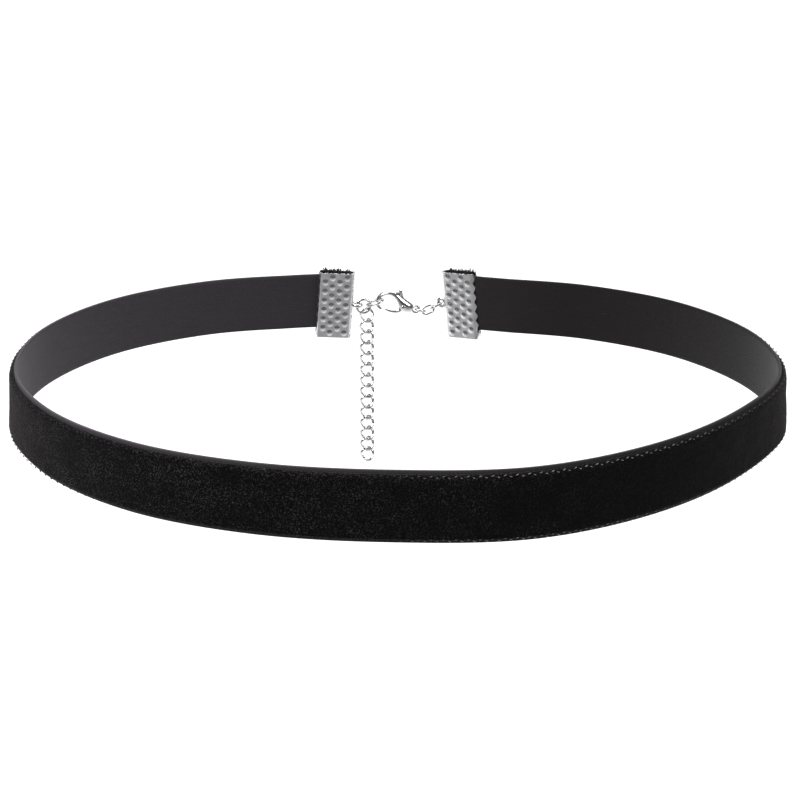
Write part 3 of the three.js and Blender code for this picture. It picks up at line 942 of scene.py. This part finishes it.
class CHOKER_OT_stage(bpy.types.Operator):
    """Lay the pale floor with its backdrop and hang the soft lights"""
    bl_idname = "choker.stage"
    bl_label = "Stage"

    def execute(self, context):
        settings = context.scene.choker_stage
        bm = bmesh.new()
        bmesh.ops.create_grid(bm, x_segments=1, y_segments=1, size=3)
        rear = [e for e in bm.edges if all(v.co.y > 2.9 for v in e.verts)]
        wall = bmesh.ops.extrude_edge_only(bm, edges=rear)
        risen = [v for v in wall["geom"] if isinstance(v, bmesh.types.BMVert)]
        bmesh.ops.translate(bm, verts=risen, vec=(0, 0, 3))
        bmesh.ops.bevel(
            bm, geom=rear, offset=1.2, offset_type="OFFSET", affect="EDGES", segments=16,
            profile=0.5, material=-1)
        bmesh.ops.translate(bm, verts=bm.verts, vec=(0, -0.6, -settings.floor_drop))
        bmesh.ops.recalc_face_normals(bm, faces=bm.faces)
        floor = loose_object(bm, "floor")
        for polygon in floor.data.polygons:
            polygon.use_smooth = True
        paper, tree, shader = new_material("floor_paper", Roughness=0.9, Specular_IOR_Level=0.1)
        grain = node(tree, "ShaderNodeTexNoise", {"Scale": 30.0, "Detail": 3.0})
        coordinates = node(tree, "ShaderNodeTexCoord")
        tree.links.new(coordinates.outputs["Object"], grain.inputs["Vector"])
        tone = node(tree, "ShaderNodeMath", {0: grain.outputs["Fac"], 1: 0.04}, operation="MULTIPLY")
        paper_color = blend_color(tree, tone.outputs[0], settings.floor_color, (0.8, 0.8, 0.8))
        color = blend_color(tree, place_ramp(tree, 1, -0.14, 0.1), (0.3, 0.3, 0.305), paper_color)
        tree.links.new(color, shader.inputs["Base Color"])
        floor.data.materials.append(paper)
        lamps = (
            ("key_light", (-0.55, -0.35, 0.8), 0.5, 1.0),
            ("fill_light", (0.75, -0.25, 0.5), 0.4, 0.4),
            ("rear_light", (0.0, 1.05, 1.1), 1.5, 2.6),
        )
        for name, at, size, share in lamps:
            data = bpy.data.lights.new(name, "AREA")
            data.size = size
            data.energy = settings.light_energy * share
            lamp = bpy.data.objects.new(name, data)
            lamp.location = at
            aim = Vector((0, 1.0, -0.2)) if name == "rear_light" else Vector((0, 0, 0))
            lamp.rotation_euler = (aim - lamp.location).to_track_quat("-Z", "Y").to_euler()
            context.scene.collection.objects.link(lamp)
        world = bpy.data.worlds.new("studio_air")
        world.use_nodes = True
        world.node_tree.nodes["Background"].inputs[0].default_value = (1, 1, 1, 1)
        world.node_tree.nodes["Background"].inputs[1].default_value = 0.16
        context.scene.world = world
        context.scene.view_settings.view_transform = "Standard"
        return {"FINISHED"}


class CHOKER_PT_panel(bpy.types.Panel):
    """The choker's pieces and their sizes"""
    bl_idname = "CHOKER_PT_panel"
    bl_label = "Choker"
    bl_space_type = "VIEW_3D"
    bl_region_type = "UI"
    bl_category = "Choker"

    def draw(self, context):
        for title, group in (
            ("Ribbon", context.scene.choker_ribbon),
            ("Hardware", context.scene.choker_hardware),
            ("Stage", context.scene.choker_stage),
        ):
            box = self.layout.box()
            box.label(text=title)
            for key in group.bl_rna.properties.keys():
                if key not in {"rna_type", "name"}:
                    box.prop(group, key)
        for step in STEPS:
            self.layout.operator(step.bl_idname)


SETTINGS = {
    "choker_ribbon": ChokerRibbonSettings,
    "choker_hardware": ChokerHardwareSettings,
    "choker_stage": ChokerStageSettings,
}
STEPS = (
    CHOKER_OT_camera, CHOKER_OT_ribbon, CHOKER_OT_edge_stitches, CHOKER_OT_crimps,
    CHOKER_OT_frayed_ends, CHOKER_OT_rings, CHOKER_OT_extender, CHOKER_OT_claw_body,
    CHOKER_OT_claw_lever, CHOKER_OT_stage,
)


def register():
    for made in (*SETTINGS.values(), *STEPS, CHOKER_PT_panel):
        bpy.utils.register_class(made)
    for name, kind in SETTINGS.items():
        setattr(bpy.types.Scene, name, PointerProperty(type=kind))


def unregister():
    for name in SETTINGS:
        delattr(bpy.types.Scene, name)
    for made in reversed((*SETTINGS.values(), *STEPS, CHOKER_PT_panel)):
        bpy.utils.unregister_class(made)


def main():
    register()
    noise.seed_set(11)
    bpy.ops.choker.camera()
    bpy.ops.choker.ribbon()
    bpy.ops.choker.edge_stitches()
    bpy.ops.choker.crimps()
    bpy.ops.choker.frayed_ends()
    bpy.ops.choker.rings()
    bpy.ops.choker.extender()
    bpy.ops.choker.claw_body()
    bpy.ops.choker.claw_lever()
    bpy.ops.choker.stage()


if __name__ == "__main__":
    main()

» **DESCRIPTION OF THE TASK**: Write out the whole listing again. Match it word for word.

» **RESULT OF THE EXERCISE**:
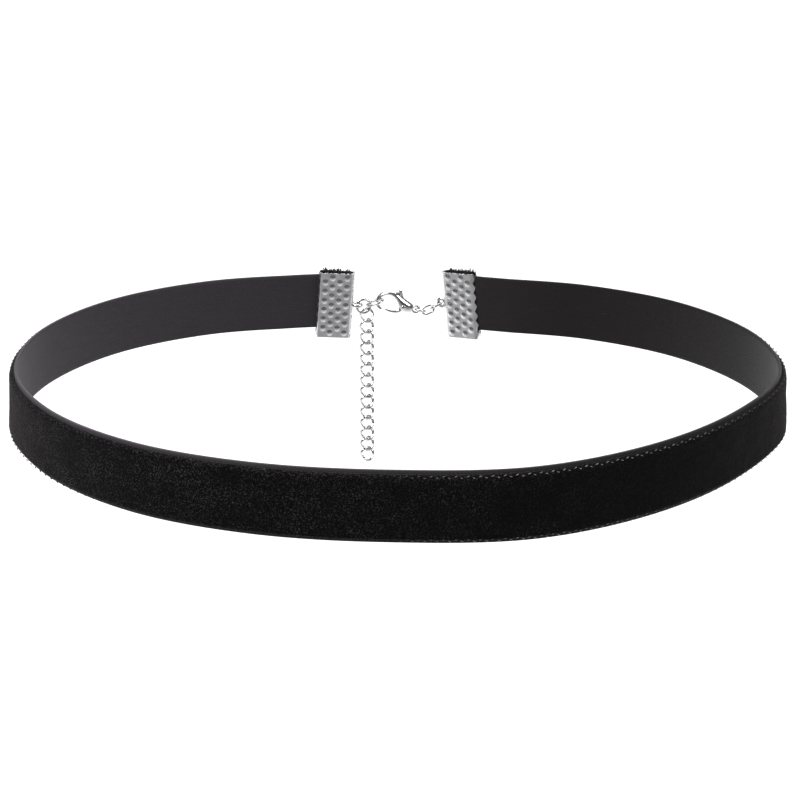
Write part 3 of the three.js and Blender code for this picture. It picks up at line 942 of scene.py. This part finishes it.
class CHOKER_OT_stage(bpy.types.Operator):
    """Lay the pale floor with its backdrop and hang the soft lights"""
    bl_idname = "choker.stage"
    bl_label = "Stage"

    def execute(self, context):
        settings = context.scene.choker_stage
        bm = bmesh.new()
        bmesh.ops.create_grid(bm, x_segments=1, y_segments=1, size=3)
        rear = [e for e in bm.edges if all(v.co.y > 2.9 for v in e.verts)]
        wall = bmesh.ops.extrude_edge_only(bm, edges=rear)
        risen = [v for v in wall["geom"] if isinstance(v, bmesh.types.BMVert)]
        bmesh.ops.translate(bm, verts=risen, vec=(0, 0, 3))
        bmesh.ops.bevel(
            bm, geom=rear, offset=1.2, offset_type="OFFSET", affect="EDGES", segments=16,
            profile=0.5, material=-1)
        bmesh.ops.translate(bm, verts=bm.verts, vec=(0, -0.6, -settings.floor_drop))
        bmesh.ops.recalc_face_normals(bm, faces=bm.faces)
        floor = loose_object(bm, "floor")
        for polygon in floor.data.polygons:
            polygon.use_smooth = True
        paper, tree, shader = new_material("floor_paper", Roughness=0.9, Specular_IOR_Level=0.1)
        grain = node(tree, "ShaderNodeTexNoise", {"Scale": 30.0, "Detail": 3.0})
        coordinates = node(tree, "ShaderNodeTexCoord")
        tree.links.new(coordinates.outputs["Object"], grain.inputs["Vector"])
        tone = node(tree, "ShaderNodeMath", {0: grain.outputs["Fac"], 1: 0.04}, operation="MULTIPLY")
        paper_color = blend_color(tree, tone.outputs[0], settings.floor_color, (0.8, 0.8, 0.8))
        color = blend_color(tree, place_ramp(tree, 1, -0.14, 0.1), (0.3, 0.3, 0.305), paper_color)
        tree.links.new(color, shader.inputs["Base Color"])
        floor.data.materials.append(paper)
        lamps = (
            ("key_light", (-0.55, -0.35, 0.8), 0.5, 1.0),
            ("fill_light", (0.75, -0.25, 0.5), 0.4, 0.4),
            ("rear_light", (0.0, 1.05, 1.1), 1.5, 2.6),
        )
        for name, at, size, share in lamps:
            data = bpy.data.lights.new(name, "AREA")
            data.size = size
            data.energy = settings.light_energy * share
            lamp = bpy.data.objects.new(name, data)
            lamp.location = at
            aim = Vector((0, 1.0, -0.2)) if name == "rear_light" else Vector((0, 0, 0))
            lamp.rotation_euler = (aim - lamp.location).to_track_quat("-Z", "Y").to_euler()
            context.scene.collection.objects.link(lamp)
        world = bpy.data.worlds.new("studio_air")
        world.use_nodes = True
        world.node_tree.nodes["Background"].inputs[0].default_value = (1, 1, 1, 1)
        world.node_tree.nodes["Background"].inputs[1].default_value = 0.16
        context.scene.world = world
        context.scene.view_settings.view_transform = "Standard"
        return {"FINISHED"}


class CHOKER_PT_panel(bpy.types.Panel):
    """The choker's pieces and their sizes"""
    bl_idname = "CHOKER_PT_panel"
    bl_label = "Choker"
    bl_space_type = "VIEW_3D"
    bl_region_type = "UI"
    bl_category = "Choker"

    def draw(self, context):
        for title, group in (
            ("Ribbon", context.scene.choker_ribbon),
            ("Hardware", context.scene.choker_hardware),
            ("Stage", context.scene.choker_stage),
        ):
            box = self.layout.box()
            box.label(text=title)
            for key in group.bl_rna.properties.keys():
                if key not in {"rna_type", "name"}:
                    box.prop(group, key)
        for step in STEPS:
            self.layout.operator(step.bl_idname)


SETTINGS = {
    "choker_ribbon": ChokerRibbonSettings,
    "choker_hardware": ChokerHardwareSettings,
    "choker_stage": ChokerStageSettings,
}
STEPS = (
    CHOKER_OT_camera, CHOKER_OT_ribbon, CHOKER_OT_edge_stitches, CHOKER_OT_crimps,
    CHOKER_OT_frayed_ends, CHOKER_OT_rings, CHOKER_OT_extender, CHOKER_OT_claw_body,
    CHOKER_OT_claw_lever, CHOKER_OT_stage,
)


def register():
    for made in (*SETTINGS.values(), *STEPS, CHOKER_PT_panel):
        bpy.utils.register_class(made)
    for name, kind in SETTINGS.items():
        setattr(bpy.types.Scene, name, PointerProperty(type=kind))


def unregister():
    for name in SETTINGS:
        delattr(bpy.types.Scene, name)
    for made in reversed((*SETTINGS.values(), *STEPS, CHOKER_PT_panel)):
        bpy.utils.unregister_class(made)


def main():
    register()
    noise.seed_set(11)
    bpy.ops.choker.camera()
    bpy.ops.choker.ribbon()
    bpy.ops.choker.edge_stitches()
    bpy.ops.choker.crimps()
    bpy.ops.choker.frayed_ends()
    bpy.ops.choker.rings()
    bpy.ops.choker.extender()
    bpy.ops.choker.claw_body()
    bpy.ops.choker.claw_lever()
    bpy.ops.choker.stage()


if __name__ == "__main__":
    main()